EXERCISE: Reproduce exactly the lines from the one containing "# Where the" down to the one containing "zip(*points))), Vector(map(max, zip(*points)))", including both of those lines, and nothing else.

RECORD LIST:
start
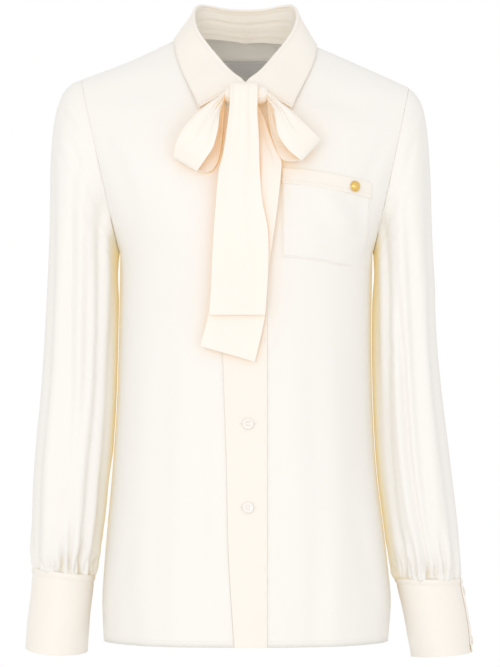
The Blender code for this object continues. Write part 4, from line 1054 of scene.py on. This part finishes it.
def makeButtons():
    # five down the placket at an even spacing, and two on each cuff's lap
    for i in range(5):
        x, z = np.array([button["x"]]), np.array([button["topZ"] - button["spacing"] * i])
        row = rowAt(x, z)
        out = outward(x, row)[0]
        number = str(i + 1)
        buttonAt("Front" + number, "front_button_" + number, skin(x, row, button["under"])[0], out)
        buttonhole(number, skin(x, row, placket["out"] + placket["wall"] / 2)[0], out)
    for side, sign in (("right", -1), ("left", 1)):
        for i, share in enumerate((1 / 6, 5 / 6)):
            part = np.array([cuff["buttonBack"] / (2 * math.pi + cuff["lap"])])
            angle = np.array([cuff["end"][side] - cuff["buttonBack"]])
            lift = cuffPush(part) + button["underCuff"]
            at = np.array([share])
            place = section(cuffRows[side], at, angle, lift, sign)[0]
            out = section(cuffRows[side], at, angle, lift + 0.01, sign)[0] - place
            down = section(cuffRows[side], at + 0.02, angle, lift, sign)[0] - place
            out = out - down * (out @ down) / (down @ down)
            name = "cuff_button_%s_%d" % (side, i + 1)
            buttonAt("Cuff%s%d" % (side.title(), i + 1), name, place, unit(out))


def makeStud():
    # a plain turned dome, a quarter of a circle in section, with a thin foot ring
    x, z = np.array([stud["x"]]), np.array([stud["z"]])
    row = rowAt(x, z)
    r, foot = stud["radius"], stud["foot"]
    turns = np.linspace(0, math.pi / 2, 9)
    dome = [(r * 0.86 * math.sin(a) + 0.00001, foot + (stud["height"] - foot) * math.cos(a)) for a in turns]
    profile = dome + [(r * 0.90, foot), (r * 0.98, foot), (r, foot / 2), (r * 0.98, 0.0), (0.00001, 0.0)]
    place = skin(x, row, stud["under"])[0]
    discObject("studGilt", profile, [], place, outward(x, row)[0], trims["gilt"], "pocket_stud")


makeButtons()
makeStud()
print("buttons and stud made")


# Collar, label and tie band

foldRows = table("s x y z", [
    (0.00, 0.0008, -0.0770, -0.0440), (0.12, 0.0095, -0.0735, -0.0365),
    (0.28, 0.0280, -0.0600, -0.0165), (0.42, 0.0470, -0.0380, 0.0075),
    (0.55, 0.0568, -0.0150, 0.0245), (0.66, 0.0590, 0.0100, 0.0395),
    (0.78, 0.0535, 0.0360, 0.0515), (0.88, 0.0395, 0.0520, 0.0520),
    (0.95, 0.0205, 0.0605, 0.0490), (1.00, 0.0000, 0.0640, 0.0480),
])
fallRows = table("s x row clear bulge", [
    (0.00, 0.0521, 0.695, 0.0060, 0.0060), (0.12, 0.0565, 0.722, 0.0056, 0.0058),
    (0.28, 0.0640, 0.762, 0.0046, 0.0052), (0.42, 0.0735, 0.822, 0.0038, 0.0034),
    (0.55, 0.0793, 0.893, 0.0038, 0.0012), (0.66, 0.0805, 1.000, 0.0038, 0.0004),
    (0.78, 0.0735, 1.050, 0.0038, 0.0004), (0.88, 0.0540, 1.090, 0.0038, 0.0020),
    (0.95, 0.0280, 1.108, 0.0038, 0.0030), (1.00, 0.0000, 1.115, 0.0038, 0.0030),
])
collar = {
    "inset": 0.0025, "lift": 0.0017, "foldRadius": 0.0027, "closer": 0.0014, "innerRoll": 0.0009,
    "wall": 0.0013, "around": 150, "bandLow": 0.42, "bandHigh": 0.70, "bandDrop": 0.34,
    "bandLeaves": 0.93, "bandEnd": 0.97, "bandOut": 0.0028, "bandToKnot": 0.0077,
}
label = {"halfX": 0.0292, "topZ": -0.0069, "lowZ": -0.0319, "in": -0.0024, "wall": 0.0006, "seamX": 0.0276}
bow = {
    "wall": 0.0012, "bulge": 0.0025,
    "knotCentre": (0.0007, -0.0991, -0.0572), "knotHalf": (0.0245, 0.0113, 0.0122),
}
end
start
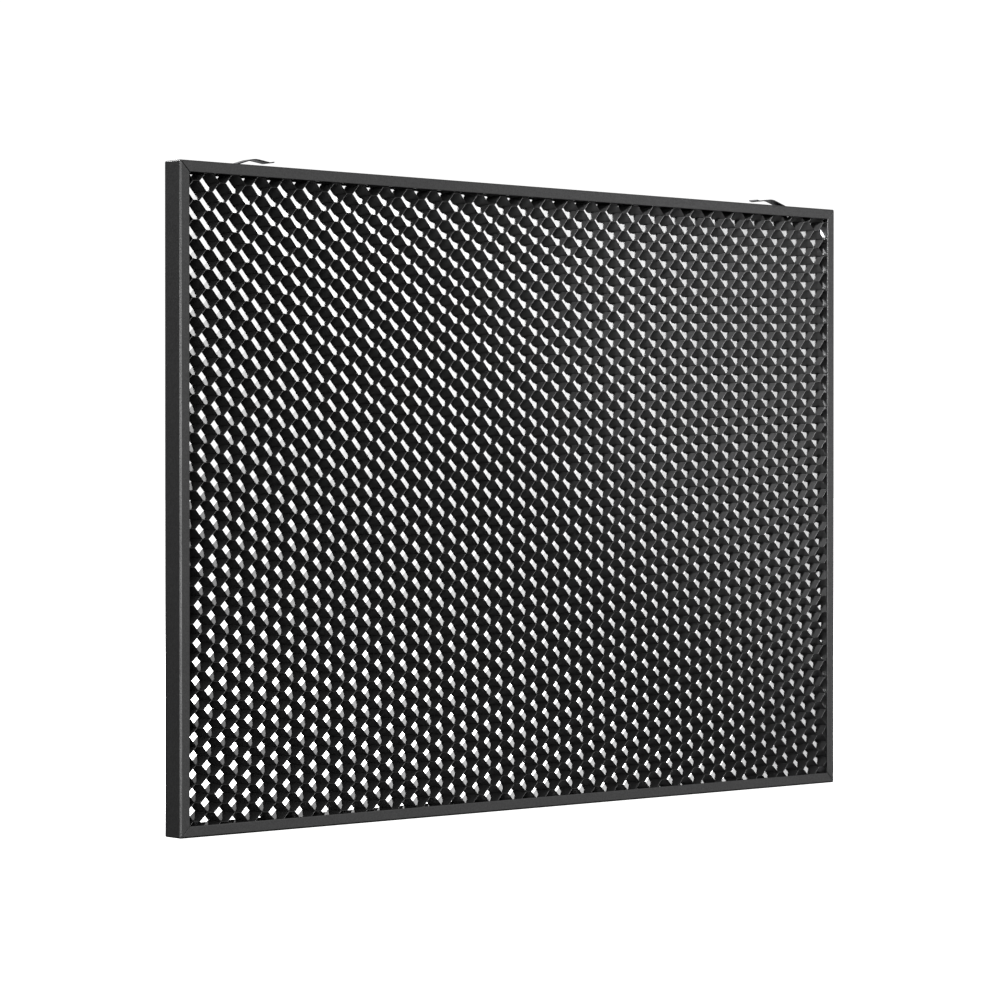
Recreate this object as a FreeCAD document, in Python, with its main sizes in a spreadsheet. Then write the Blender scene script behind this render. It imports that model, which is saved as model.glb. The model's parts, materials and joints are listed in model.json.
end
start
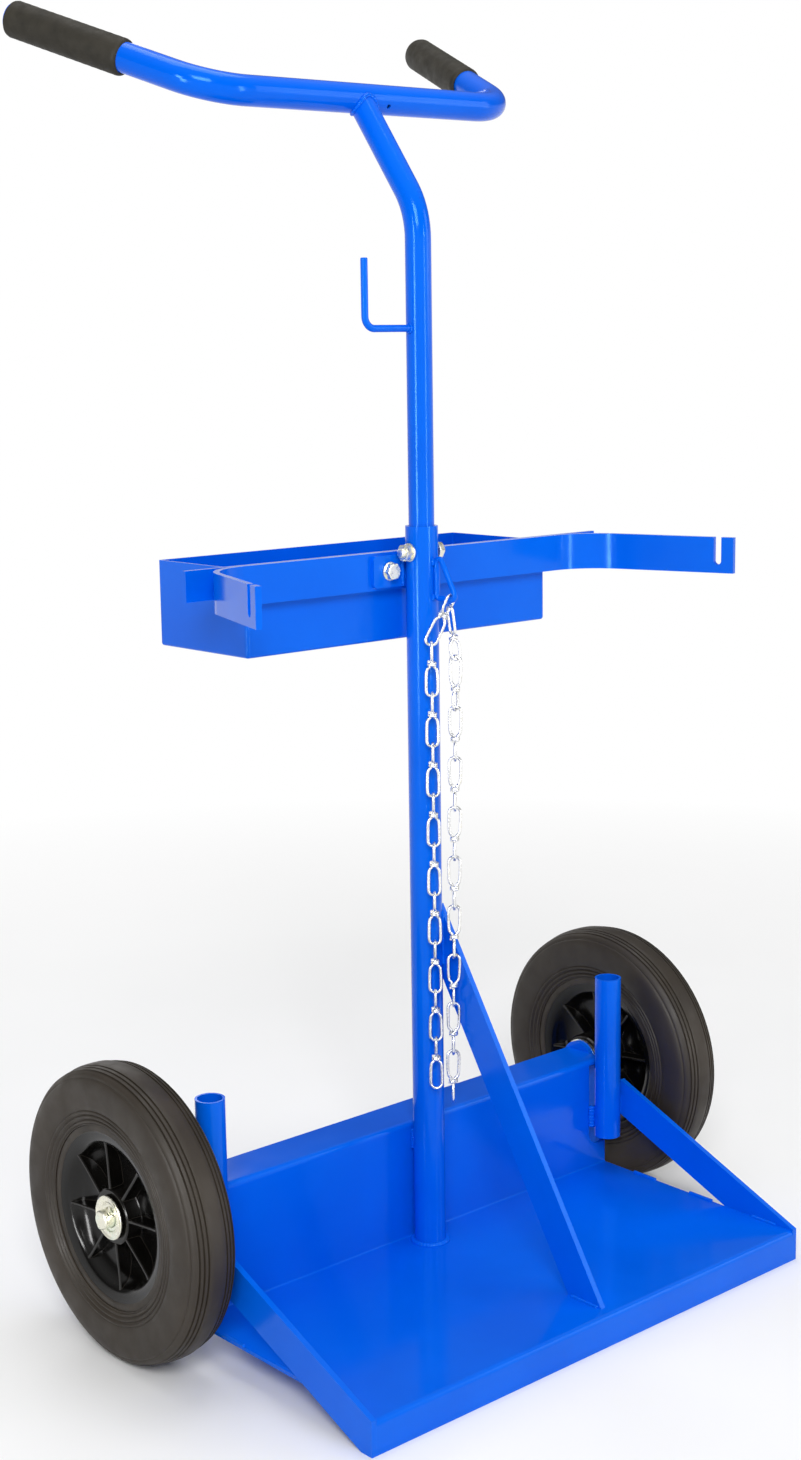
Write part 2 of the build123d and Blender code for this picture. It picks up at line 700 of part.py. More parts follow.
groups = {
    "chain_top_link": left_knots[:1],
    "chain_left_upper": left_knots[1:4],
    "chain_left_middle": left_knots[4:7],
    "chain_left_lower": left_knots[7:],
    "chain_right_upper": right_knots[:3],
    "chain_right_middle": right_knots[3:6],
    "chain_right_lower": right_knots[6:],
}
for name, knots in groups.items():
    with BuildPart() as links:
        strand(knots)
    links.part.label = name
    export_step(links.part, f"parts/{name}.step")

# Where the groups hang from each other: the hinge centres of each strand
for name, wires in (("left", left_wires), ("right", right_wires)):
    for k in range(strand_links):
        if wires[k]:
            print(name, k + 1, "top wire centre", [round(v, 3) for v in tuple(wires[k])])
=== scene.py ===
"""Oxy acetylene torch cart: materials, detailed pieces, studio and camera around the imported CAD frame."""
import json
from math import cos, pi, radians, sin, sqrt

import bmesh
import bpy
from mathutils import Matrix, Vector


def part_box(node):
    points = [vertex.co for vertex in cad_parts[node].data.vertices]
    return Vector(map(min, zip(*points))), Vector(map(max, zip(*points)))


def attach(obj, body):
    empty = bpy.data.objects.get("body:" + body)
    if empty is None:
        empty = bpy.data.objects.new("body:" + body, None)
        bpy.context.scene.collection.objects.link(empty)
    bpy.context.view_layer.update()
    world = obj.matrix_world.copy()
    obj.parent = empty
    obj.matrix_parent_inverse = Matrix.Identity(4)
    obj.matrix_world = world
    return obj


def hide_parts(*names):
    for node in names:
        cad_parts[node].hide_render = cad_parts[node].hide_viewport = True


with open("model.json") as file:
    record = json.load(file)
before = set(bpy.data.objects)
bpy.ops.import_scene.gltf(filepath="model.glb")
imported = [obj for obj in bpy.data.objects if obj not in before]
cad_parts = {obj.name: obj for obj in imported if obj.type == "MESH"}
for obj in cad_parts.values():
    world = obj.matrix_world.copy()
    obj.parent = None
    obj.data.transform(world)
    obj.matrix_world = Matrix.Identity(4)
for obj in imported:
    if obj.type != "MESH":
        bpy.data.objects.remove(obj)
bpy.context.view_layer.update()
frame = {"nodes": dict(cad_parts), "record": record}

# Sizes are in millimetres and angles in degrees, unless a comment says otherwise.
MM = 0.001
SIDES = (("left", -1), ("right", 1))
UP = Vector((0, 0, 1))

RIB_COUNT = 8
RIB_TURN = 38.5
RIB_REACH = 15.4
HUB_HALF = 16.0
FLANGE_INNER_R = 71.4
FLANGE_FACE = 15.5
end
EXPECTED ANSWER:
# Where the groups hang from each other: the hinge centres of each strand
for name, wires in (("left", left_wires), ("right", right_wires)):
    for k in range(strand_links):
        if wires[k]:
            print(name, k + 1, "top wire centre", [round(v, 3) for v in tuple(wires[k])])
=== scene.py ===
"""Oxy acetylene torch cart: materials, detailed pieces, studio and camera around the imported CAD frame."""
import json
from math import cos, pi, radians, sin, sqrt

import bmesh
import bpy
from mathutils import Matrix, Vector


def part_box(node):
    points = [vertex.co for vertex in cad_parts[node].data.vertices]
    return Vector(map(min, zip(*points))), Vector(map(max, zip(*points)))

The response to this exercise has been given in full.